Written exercise
Reproduce exactly and only the lines running from the one with "The build123d and" through the one with "self.mat(mat, faces, True)", both end lines included.

═════ Data supplied ═════

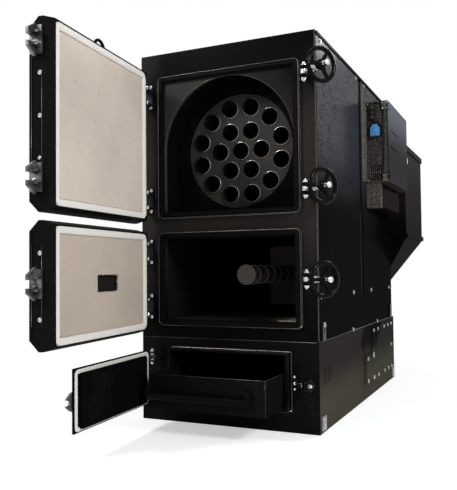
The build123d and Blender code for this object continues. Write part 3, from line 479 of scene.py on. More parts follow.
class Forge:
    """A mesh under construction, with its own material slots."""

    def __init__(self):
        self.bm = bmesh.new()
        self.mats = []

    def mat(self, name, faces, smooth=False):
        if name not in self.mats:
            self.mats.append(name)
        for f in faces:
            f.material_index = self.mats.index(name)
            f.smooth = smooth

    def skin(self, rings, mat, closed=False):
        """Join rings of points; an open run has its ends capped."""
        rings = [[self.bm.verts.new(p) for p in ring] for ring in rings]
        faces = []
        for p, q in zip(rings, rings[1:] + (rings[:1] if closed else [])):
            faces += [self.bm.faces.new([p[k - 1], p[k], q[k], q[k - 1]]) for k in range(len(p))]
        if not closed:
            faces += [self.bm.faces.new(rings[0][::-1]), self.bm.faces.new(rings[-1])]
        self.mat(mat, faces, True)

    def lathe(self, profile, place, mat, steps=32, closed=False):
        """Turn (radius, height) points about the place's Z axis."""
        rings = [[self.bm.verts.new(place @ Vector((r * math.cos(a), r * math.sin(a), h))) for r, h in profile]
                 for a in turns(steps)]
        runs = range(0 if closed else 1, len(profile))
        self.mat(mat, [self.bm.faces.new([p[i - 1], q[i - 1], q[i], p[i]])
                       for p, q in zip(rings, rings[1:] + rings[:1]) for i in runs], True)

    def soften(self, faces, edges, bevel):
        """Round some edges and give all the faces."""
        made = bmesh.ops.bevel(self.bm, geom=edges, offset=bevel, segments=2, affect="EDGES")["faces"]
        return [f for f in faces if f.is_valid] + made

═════
═════ Data supplied ═════

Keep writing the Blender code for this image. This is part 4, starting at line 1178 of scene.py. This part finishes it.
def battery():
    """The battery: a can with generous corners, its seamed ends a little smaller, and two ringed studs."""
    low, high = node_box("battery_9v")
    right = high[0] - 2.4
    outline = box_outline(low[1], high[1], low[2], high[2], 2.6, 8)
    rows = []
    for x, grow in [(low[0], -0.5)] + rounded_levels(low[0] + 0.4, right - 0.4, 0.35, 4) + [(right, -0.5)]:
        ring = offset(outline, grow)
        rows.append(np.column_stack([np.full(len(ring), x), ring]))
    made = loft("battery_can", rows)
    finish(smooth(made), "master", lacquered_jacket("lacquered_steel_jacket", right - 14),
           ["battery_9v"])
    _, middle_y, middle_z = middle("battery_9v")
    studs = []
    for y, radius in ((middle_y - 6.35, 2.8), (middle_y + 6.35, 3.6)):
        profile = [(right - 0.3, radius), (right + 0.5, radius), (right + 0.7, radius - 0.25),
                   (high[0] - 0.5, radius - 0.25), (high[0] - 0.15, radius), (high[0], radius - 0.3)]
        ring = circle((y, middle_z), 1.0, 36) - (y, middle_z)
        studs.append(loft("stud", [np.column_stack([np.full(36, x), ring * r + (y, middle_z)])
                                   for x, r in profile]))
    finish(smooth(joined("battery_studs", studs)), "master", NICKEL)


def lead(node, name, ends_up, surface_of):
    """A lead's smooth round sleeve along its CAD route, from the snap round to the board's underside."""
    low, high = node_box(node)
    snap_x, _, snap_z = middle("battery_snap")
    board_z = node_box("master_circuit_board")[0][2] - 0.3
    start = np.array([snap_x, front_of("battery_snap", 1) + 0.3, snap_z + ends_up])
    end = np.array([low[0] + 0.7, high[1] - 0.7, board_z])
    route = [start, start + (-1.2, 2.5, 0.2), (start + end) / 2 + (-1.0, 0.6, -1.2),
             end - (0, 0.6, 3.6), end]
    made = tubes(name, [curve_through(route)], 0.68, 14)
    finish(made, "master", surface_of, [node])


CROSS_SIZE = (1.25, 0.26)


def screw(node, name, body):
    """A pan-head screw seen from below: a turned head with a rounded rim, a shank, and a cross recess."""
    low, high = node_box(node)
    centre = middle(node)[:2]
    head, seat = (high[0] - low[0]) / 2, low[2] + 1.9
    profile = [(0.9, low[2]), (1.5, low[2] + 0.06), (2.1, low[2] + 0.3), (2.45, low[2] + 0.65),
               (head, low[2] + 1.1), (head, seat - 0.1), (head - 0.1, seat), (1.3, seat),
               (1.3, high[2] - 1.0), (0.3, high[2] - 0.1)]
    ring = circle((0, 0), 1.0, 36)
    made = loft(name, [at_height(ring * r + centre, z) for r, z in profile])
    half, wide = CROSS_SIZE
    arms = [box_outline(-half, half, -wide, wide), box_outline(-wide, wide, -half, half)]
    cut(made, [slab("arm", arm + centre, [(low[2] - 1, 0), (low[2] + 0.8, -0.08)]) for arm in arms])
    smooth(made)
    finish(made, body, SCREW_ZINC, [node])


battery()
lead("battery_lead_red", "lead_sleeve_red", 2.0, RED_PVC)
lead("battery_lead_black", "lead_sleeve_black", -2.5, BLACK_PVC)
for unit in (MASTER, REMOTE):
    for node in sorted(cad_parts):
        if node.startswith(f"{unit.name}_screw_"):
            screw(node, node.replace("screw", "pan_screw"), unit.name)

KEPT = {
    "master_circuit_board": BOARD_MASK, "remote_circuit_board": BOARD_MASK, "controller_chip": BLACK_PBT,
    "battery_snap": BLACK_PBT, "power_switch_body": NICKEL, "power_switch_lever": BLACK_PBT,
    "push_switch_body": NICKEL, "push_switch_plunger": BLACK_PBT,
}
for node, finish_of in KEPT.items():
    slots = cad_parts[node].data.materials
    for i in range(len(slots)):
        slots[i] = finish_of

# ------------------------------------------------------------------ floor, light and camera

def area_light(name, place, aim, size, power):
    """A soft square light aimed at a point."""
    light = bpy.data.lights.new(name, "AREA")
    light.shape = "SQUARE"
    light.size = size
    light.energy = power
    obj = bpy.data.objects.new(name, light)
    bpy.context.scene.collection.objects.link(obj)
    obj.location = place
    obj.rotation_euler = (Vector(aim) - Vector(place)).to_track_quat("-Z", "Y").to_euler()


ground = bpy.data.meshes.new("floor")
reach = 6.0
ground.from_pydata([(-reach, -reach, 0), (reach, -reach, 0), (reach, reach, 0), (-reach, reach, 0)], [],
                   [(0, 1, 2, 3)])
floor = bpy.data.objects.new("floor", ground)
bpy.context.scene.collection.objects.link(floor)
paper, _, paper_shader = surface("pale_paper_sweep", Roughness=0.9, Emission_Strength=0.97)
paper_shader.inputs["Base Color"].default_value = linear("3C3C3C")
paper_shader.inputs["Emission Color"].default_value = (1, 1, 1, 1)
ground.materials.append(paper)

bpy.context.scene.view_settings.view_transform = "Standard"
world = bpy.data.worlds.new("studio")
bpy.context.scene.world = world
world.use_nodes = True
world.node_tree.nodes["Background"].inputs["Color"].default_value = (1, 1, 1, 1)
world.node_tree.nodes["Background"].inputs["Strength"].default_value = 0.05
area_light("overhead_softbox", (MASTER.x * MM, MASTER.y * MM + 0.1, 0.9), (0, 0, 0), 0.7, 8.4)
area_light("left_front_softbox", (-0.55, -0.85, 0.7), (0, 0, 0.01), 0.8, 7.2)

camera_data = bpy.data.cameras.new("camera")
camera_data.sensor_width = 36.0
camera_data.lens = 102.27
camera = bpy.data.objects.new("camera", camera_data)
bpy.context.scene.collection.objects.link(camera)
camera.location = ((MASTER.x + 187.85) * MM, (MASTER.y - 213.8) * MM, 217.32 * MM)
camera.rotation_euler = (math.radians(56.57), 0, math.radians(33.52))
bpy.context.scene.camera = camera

═════

Solution to this exercise
The build123d and Blender code for this object continues. Write part 3, from line 479 of scene.py on. More parts follow.
class Forge:
    """A mesh under construction, with its own material slots."""

    def __init__(self):
        self.bm = bmesh.new()
        self.mats = []

    def mat(self, name, faces, smooth=False):
        if name not in self.mats:
            self.mats.append(name)
        for f in faces:
            f.material_index = self.mats.index(name)
            f.smooth = smooth

    def skin(self, rings, mat, closed=False):
        """Join rings of points; an open run has its ends capped."""
        rings = [[self.bm.verts.new(p) for p in ring] for ring in rings]
        faces = []
        for p, q in zip(rings, rings[1:] + (rings[:1] if closed else [])):
            faces += [self.bm.faces.new([p[k - 1], p[k], q[k], q[k - 1]]) for k in range(len(p))]
        if not closed:
            faces += [self.bm.faces.new(rings[0][::-1]), self.bm.faces.new(rings[-1])]
        self.mat(mat, faces, True)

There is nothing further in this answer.